Likewise, useless and dangerous wilds are the default condition of nature. Any person who moves those wilds from this baseline has delivered something of value. The idea that their time and energy spent turning a wild into something of use is somehow a cost owed to YOU is to deny your default condition- to assume that you were better off with no meals, shelter, protection or basic necessities.
When you accept that the boons of civilization aren't the baseline, but the result of true industrious progress, the lies of these "Collective good" "social justice" folks are quite plain to see.
reset their premises.
With the back of your hand, amirite?
How did that policy work out for Lake Baikal and the rest of the territory formerly occupied by the Soviet Union?
-jcr
The Aral Sea was stupid and pointless anyway and nobody really wanted it.
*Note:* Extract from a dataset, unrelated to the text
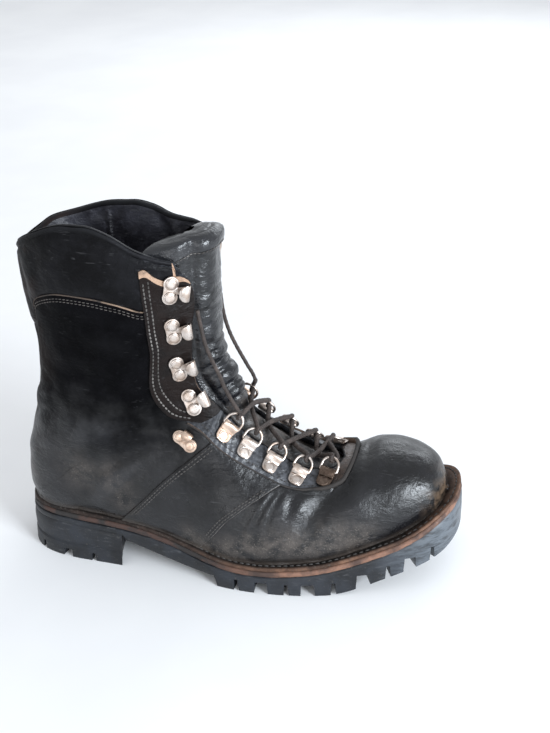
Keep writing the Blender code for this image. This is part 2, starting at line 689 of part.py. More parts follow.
def make_tongue():
    """Padded tongue: under the facings at its sides, proud of them in the gap."""
    rows, columns = 18, 11
    grid = np.zeros((rows, columns, 3))
    for i, s in enumerate(np.linspace(TONGUE_START, TONGUE_END, rows)):
        half = math.radians(float(profile(TONGUE_HALF_WIDTH, s)))
        share = np.linspace(-1, 1, columns)
        angle = half * share
        edge = max(float(throat_angle(max(s, THROAT_END + .05))) - math.radians(6.0), 0.02)
        cover = np.clip(np.abs(angle) / edge, 0, 1) ** 2
        padded = np.clip((s - 16.6) / 0.8, 0, 1) * np.clip((np.abs(angle) - 0.6) / 0.3, 0, 1)
        depth_under = WALL + (COLLAR_WALL - WALL) * padded + 1.6
        if s < THROAT_END + .3:
            rise = np.full(columns, -depth_under.max() - 1.0)
        else:
            rise = float(profile(TONGUE_RISE, s)) * (1 - cover) - depth_under * cover
        # the top edge falls away on the medial side
        fall = np.where(share < 0, 0.9 * share**2 / (np.abs(share) + 0.15), -0.1 * share**2)
        section = np.full(columns, s) - np.clip((s - 15.5) / 2.2, 0, 1) * fall
        point, normal = last_point(section, angle), last_normal(section, angle)
        grid[i] = point + normal * rise[:, None]
    return shell("tongue", grid, TONGUE_THICK, 1, BLACK_LEATHER)


# ---- hardware ------------------------------------------------------------------------------
def place_on_last(x, z, side):
    """Section number and angle of the surface point seen at (x, z) from one side."""
    s, angle = np.meshgrid(np.linspace(5, 19, 141), np.linspace(0.1, 2.0, 96), indexing="ij")
    span_s, span_a = 0.1, 0.02
    best = None
    for _ in range(3):
        point = last_point(s, side * angle)
        miss = (point[..., 0] - x) ** 2 + (point[..., 2] - z) ** 2
        k = np.unravel_index(int(np.argmin(miss)), miss.shape)
        best = (float(s[k]), float(angle[k]))
        s, angle = np.meshgrid(best[0] + np.linspace(-span_s, span_s, 21),
                               best[1] + np.linspace(-span_a, span_a, 21), indexing="ij")
        span_s, span_a = span_s / 10, span_a / 10
    return best[0], side * best[1]


def surface_frame(s, angle, lift, turn=0.0):
    """Matrix on the surface: x toward the throat, y up along the boot, z outward; then a turn in it."""
    s, angle = np.array(s), np.array(angle)
    point, normal = last_point(s, angle), last_normal(s, angle)
    toward = last_point(s, angle - np.sign(angle) * 0.03) - point
    toward -= normal * toward.dot(normal)
    toward /= np.linalg.norm(toward)
    up = np.cross(normal, toward)
    up *= np.sign(up[2])
    frame = np.eye(4)
    frame[:3] = np.stack([toward, up, normal, point + normal * lift], -1)
    return Matrix(frame) @ Matrix.Rotation(math.radians(turn), 4, "Z")


def placed(frame, points):
    return np.array([frame @ Vector(point) for point in points])


def lobed_outline(centers, radius, sides=7):
    """Outline of a plate with a round lobe at each of two centres."""
    (ax, ay), (bx, by) = centers
    heading = math.atan2(by - ay, bx - ax)
    points = []
    for (cx, cy), base in (((bx, by), heading), ((ax, ay), heading + math.pi)):
        for k in range(sides):
            turn = base - 1.9 + 3.8 * k / (sides - 1)
            points.append((cx + radius * math.cos(turn), cy + radius * math.sin(turn)))
    return points


SIDEWAYS = Matrix.Rotation(math.pi / 2, 4, "X")      # turns an outline up into the xz plane


def solid(name, build, collection=None):
    """Nickel object whose bmesh is filled in by a function."""
    shape = bmesh.new()
    build(shape)
    return shape_object(name, shape, NICKEL, collection)


def add_across(shape, outline, half_width, shift, frame):
    """Add a side-view outline, extruded across the piece."""
    add_prism(shape, outline, -half_width - shift, half_width - shift, frame @ SIDEWAYS)


def curled_profile(root_x, reach, height, thick):
    """Side view of the folded hook: out along the plate, up, and curled back over itself."""
    outer, inner = [], []
    radius = height / 2
    for k in range(6):
        turn = -math.pi / 2 + math.pi * 1.15 * k / 5
        for line, r in ((outer, radius), (inner, radius - thick)):
            line.append((root_x + reach + r * math.cos(turn), radius + r * math.sin(turn)))
    return [(root_x, 0.0)] + outer + inner[::-1] + [(root_x, thick)]


PLATE_THICK = 1.1
RIVET_RISE = 1.0


def hook_solid(name, frame, centers, lobe, rivet, fold_outline, fold_shift):
    """Two-lobed plate, a rivet head on each lobe, and the folded hook."""
    hook = solid(name, lambda shape: add_prism(shape, lobed_outline(centers, lobe), 0.0, PLATE_THICK,
                                               frame))

    def rivets(shape):
        for center in centers:
            add_disc(shape, frame, center, rivet, 0.4, PLATE_THICK + RIVET_RISE, 8)

    boolean(hook, solid(name + "_rivets", rivets, cutter_collection()), "UNION")
    fold = solid(name + "_fold", lambda shape: add_across(shape, fold_outline, FOLD_HALF_WIDTH,
                                                          fold_shift, frame), cutter_collection())
    boolean(hook, fold, "UNION")
    return hook


FOLD_HALF_WIDTH = 3.6
FOLD_HEIGHT = 5.2


def make_speed_hook(name, x, z, turn, extra, side):
    """Speed hook on the stay, its fold at the throat's edge."""
    s, angle = place_on_last(x, z, side)
    frame = surface_frame(s, angle, GAP * 2 + .45 + STAY_THICK + extra, turn)
    return hook_solid(name, frame, ((-1.5, -4.5), (-1.5, 4.5)), 4.8, 3.7,
                      curled_profile(-1.0, 7.6, FOLD_HEIGHT, PLATE_THICK), 0.0)


def make_ankle_hook(name, x, z, turn, side):
    """Turned hook at the ankle, riveted through the quarter."""
    s, angle = place_on_last(x, z, side)
    frame = surface_frame(s, angle, GAP + .35, turn)
    return hook_solid(name, frame, ((0.0, -4.4), (0.0, 4.4)), 4.2, 3.3,
                      curled_profile(-0.5, 5.4, FOLD_HEIGHT, PLATE_THICK), 0.6)


def clip_frame(number, side):
    s = CLIP_SECTIONS[number]
    angle = float(throat_angle(s)) + math.radians(CLIP_ANGLE_BEYOND_THROAT)
    frame = surface_frame(s, side * angle, GAP + .3)
    return frame @ Matrix.Rotation(-CLIP_TURN, 4, "Z")


CLIP_HALF_WIDTH = 4.6
CLIP_LENGTH = 9.5
CLIP_TURN = math.radians(14)     # rings lean toward the toe
CLIP_FOLD_RADIUS = 2.4      # outside of the fold round the ring's bar
CLIP_FOLD_X = 2.6           # the bar's distance from the clip's middle
RING_TILT = math.radians(24)


def fold_arc(radius, count=6):
    """Points round the ring's bar, from under it over the top."""
    return [(CLIP_FOLD_X + radius * math.cos(turn), CLIP_FOLD_RADIUS + radius * math.sin(turn))
            for turn in np.linspace(-math.pi / 2, math.pi * 0.85, count)]


def make_clip(name, number, side):
    """Plate folded round the ring's bar, with a round end and a rivet head on it."""
    frame = clip_frame(number, side)
    thick = 1.0
    outline = [(-CLIP_LENGTH, 0.0)] + fold_arc(CLIP_FOLD_RADIUS)
    outline += fold_arc(CLIP_FOLD_RADIUS - thick)[::-1] + [(-CLIP_LENGTH, thick)]
    clip = solid(name, lambda shape: add_across(shape, outline, CLIP_HALF_WIDTH, 0.0, frame))
    half, end = CLIP_HALF_WIDTH, CLIP_HALF_WIDTH - CLIP_LENGTH
    plan = [(end - half * math.sin(turn), -half * math.cos(turn))
            for turn in np.linspace(0, math.pi, 7)]
    plan = [(8.0, -half - .5)] + plan + [(8.0, half + .5)]
    boolean(clip, solid(name + "_plan", lambda shape: add_prism(shape, plan, -1.0, 8.0, frame),
                        cutter_collection()), "INTERSECT")
    boolean(clip, solid(name + "_rivet", lambda shape: add_disc(shape, frame, (-4.6, 0), 3.2, .4, 1.9, 7),
                        cutter_collection()), "UNION")
    return clip


def make_ring(name, number, side):
    """D-shaped ring whose straight bar lies in the clip's fold."""
    frame = clip_frame(number, side)
    half = RING_WIDTH / 2 - RING_WIRE / 2
    path = [(0.0, -half), (0.0, half)]
    for turn in np.radians(np.linspace(80, -80, 7)):
        path.append((RING_REACH - half + half * math.cos(turn), half * math.sin(turn)))
    lifted = [(CLIP_FOLD_X + u * math.cos(RING_TILT), v, CLIP_FOLD_RADIUS + u * math.sin(RING_TILT))
              for u, v in path]
    curve = cord_curve(name, placed(frame, lifted), RING_WIRE, 1, closed=True)
    return add_object(name, curve, NICKEL)


# ---- laces ---------------------------------------------------------------------------------
def lace_anchor(number, side, out=0.5, lift=3.4):
    """Where a lace turns, just past the free end of a ring toward the middle."""
    frame = clip_frame(number, side)
    u = RING_REACH + RING_WIRE / 2 + LACE_DIAMETER / 2 + out
    return placed(frame, [(CLIP_FOLD_X + u * math.cos(RING_TILT), 0, lift + u * math.sin(RING_TILT))])[0]


def strand(first_side):
    """One lace strand from the lowest ring pair to the top one, changing side each time."""
    side = first_side
    points = []
    for number in range(len(CLIP_SECTIONS) - 1, -1, -1):
        points.append(lace_anchor(number, side))
        side = -side
    return np.array(points)


def rounded(points, per_span=3, crossing_lift=0.0):
    """Path with softened turns, each span lifted a little at its middle."""
    points = np.asarray(points, float)
    path = []
    for a, b in zip(points, points[1:]):
        for k in range(per_span):
            t = k / per_span
            hump = math.sin(math.pi * t)
            path.append(a + (b - a) * t + np.array([0.35, 0, 0.94]) * crossing_lift * hump)
    path.append(points[-1])
    return np.array(path)


def make_lace_crossings():
    """Both strands of the criss-cross, joined where they cross."""
    lower, upper = rounded(strand(1), 3, 0.4), rounded(strand(-1), 3, 2.4)
    laces = cord_mesh("lace_crossings", lower, LACE_DIAMETER, 1)
    over = cord_mesh("lace_crossings_over", upper, LACE_DIAMETER, 1, cutter_collection())
    boolean(laces, over, "UNION")
    return laces


# Routes of the two free ends: (section number, degrees from the front line, height over the last)
LACE_END_LATERAL = ((8.9, 19.0, 10.5), (9.2, 19.5, 11.0), (9.7, 19.5, 11.5), (10.4, 18.5, 12.0),
                    (11.2, 17.5, 12.5), (12.2, 17.0, 12.0), (13.2, 18.5, 9.5), (14.2, 21.5, 6.8),
                    (15.0, 24.5, 4.0), (15.5, 25.5, 2.6))
LACE_END_MEDIAL = ((9.1, -15.6, 12.2), (9.4, -15.5, 13.0), (9.8, -14.5, 13.3), (10.4, -13.0, 12.8),
                   (11.2, -12.5, 11.8), (12.2, -14.0, 10.4), (13.2, -17.5, 8.6), (14.2, -21.5, 6.4),
                   (15.0, -24.5, 4.0), (15.5, -25.5, 2.6))


def lace_end(name, stations):
    """A free lace end as a tube curve."""
    rows = np.array(stations, float)
    angle = np.radians(rows[:, 1])
    path = last_point(rows[:, 0], angle) + last_normal(rows[:, 0], angle) * rows[:, 2:3]
    run = np.r_[0, np.cumsum(np.linalg.norm(np.diff(path, axis=0), axis=1))]
    count = int(run[-1] / (LACE_END_DIAMETER * 2.4)) + 1
    even = np.linspace(0, run[-1], count)
    path = np.stack([profile(np.c_[run, path[:, k]], even) for k in range(3)], -1)
    return add_object(name, cord_curve(name, path, LACE_END_DIAMETER, 2), LACE_CORD)


# ---- assembly ------------------------------------------------------------------------------
def finish(things, length_reference):
    """Centre the boot's footprint on the origin by moving every object alike."""
    corners = np.array([thing.matrix_world @ Vector(corner)
                        for thing in length_reference for corner in thing.bound_box])
    low, high = corners.min(0), corners.max(0)
    shift = Vector((-(low[0] + high[0]) / 2, -(low[1] + high[1]) / 2, -low[2]))
    for thing in things:
        thing.location = shift


def build():
    for thing in list(bpy.data.objects):
        bpy.data.objects.remove(thing, do_unlink=True)
    bpy.context.scene.unit_settings.system = "METRIC"
    sole = [make_outsole(), make_heel(), make_midsole(), make_welt(), make_insole()]
    make_upper()
    make_tongue()
    for side, label in ((1, "lateral"), (-1, "medial")):
        make_stay(side, "stay_" + label)
        for number, (x, z, turn, extra) in enumerate(HOOK_PLACES, 1):
            make_speed_hook(f"hook_{label}_{number}", x, z, turn, extra, side)
        make_ankle_hook("ankle_hook_" + label, *ANKLE_HOOK_PLACE, side)
        for number in range(len(CLIP_SECTIONS)):
            make_clip(f"clip_{label}_{number + 1}", number, side)
            make_ring(f"ring_{label}_{number + 1}", number, side)
    make_lace_crossings()
    lace_end("lace_end_lateral", LACE_END_LATERAL)
    lace_end("lace_end_medial", LACE_END_MEDIAL)
    finish(list(bpy.data.objects), sole)


build()
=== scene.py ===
"""Looks of the work boot: leather upper with its creases and seams, padded collar and tongue,
hardware, laces and lugged sole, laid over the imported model.

Shapes are worked out in the boot's own modelling frame, in millimetres (x from heel to toe,
y to the inner side, z up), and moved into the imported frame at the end.
"""
import math

import bmesh
import bpy
import numpy as np
from mathutils import Matrix, Vector, noise


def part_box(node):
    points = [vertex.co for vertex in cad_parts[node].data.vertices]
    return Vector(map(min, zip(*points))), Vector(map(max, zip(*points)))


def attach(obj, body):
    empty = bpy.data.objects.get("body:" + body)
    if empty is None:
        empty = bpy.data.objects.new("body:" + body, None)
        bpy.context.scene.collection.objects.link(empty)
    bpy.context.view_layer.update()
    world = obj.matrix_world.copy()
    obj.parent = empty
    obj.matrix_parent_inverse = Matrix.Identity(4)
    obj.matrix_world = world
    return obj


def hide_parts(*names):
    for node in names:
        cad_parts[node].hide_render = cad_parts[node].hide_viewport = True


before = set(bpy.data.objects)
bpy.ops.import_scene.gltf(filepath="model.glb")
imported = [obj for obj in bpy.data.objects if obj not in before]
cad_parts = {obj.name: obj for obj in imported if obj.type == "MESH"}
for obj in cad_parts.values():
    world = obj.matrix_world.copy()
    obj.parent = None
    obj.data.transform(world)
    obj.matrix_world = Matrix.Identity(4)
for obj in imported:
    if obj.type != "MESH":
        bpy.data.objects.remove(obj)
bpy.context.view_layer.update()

MM = 0.001
GAP = 0.3                   # clearance between neighbouring pieces


# ---- driving dimensions, mm --------------------------------------------------------------
WALL = 2.6                  # upper leather with its lining
COLLAR_WALL = 5.5           # padded collar panel
STAY_THICK = 1.8            # reinforcing strip under the speed hooks
TONGUE_THICK = 4.0
INSOLE_THICK = 4.0
WELT_THICK = 3.0
MIDSOLE_THICK = 4.0
HEEL_PLATE = 4.2            # outsole running on over the heel block
LUG_DEPTH = 9.0
HEEL_BREAST_X = 86.0        # front face of the heel block
TREAD_START_X = 154.0       # first forefoot lug
LACE_DIAMETER = 3.4
LACE_END_DIAMETER = 2.5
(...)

"...second, those resources have come into existence without human interference."
Yes, they may have come into existence, but they simply stay in the ground 'without human interference'.
Fuck off, slaver.
The Pilgrims would like to have a word.
It's almost as if no one studies history anymore.
In the United States, we have vast federal lands which are considered national forests, national parks, wildlife areas, and such. Whenever a hiker or camper gets lost in the wilds of such land, it's a miracle when rescuers find them still alive after a few days. So there we have a perfect example of what even basic survival would be like without people such as farmers, ranchers and miners investing their talents, labor and assets into making the land support us humans.
If you think the raw land is a better place without profit driven farmers and ranchers, then have a nice hike in the forest. Been nice knowing you.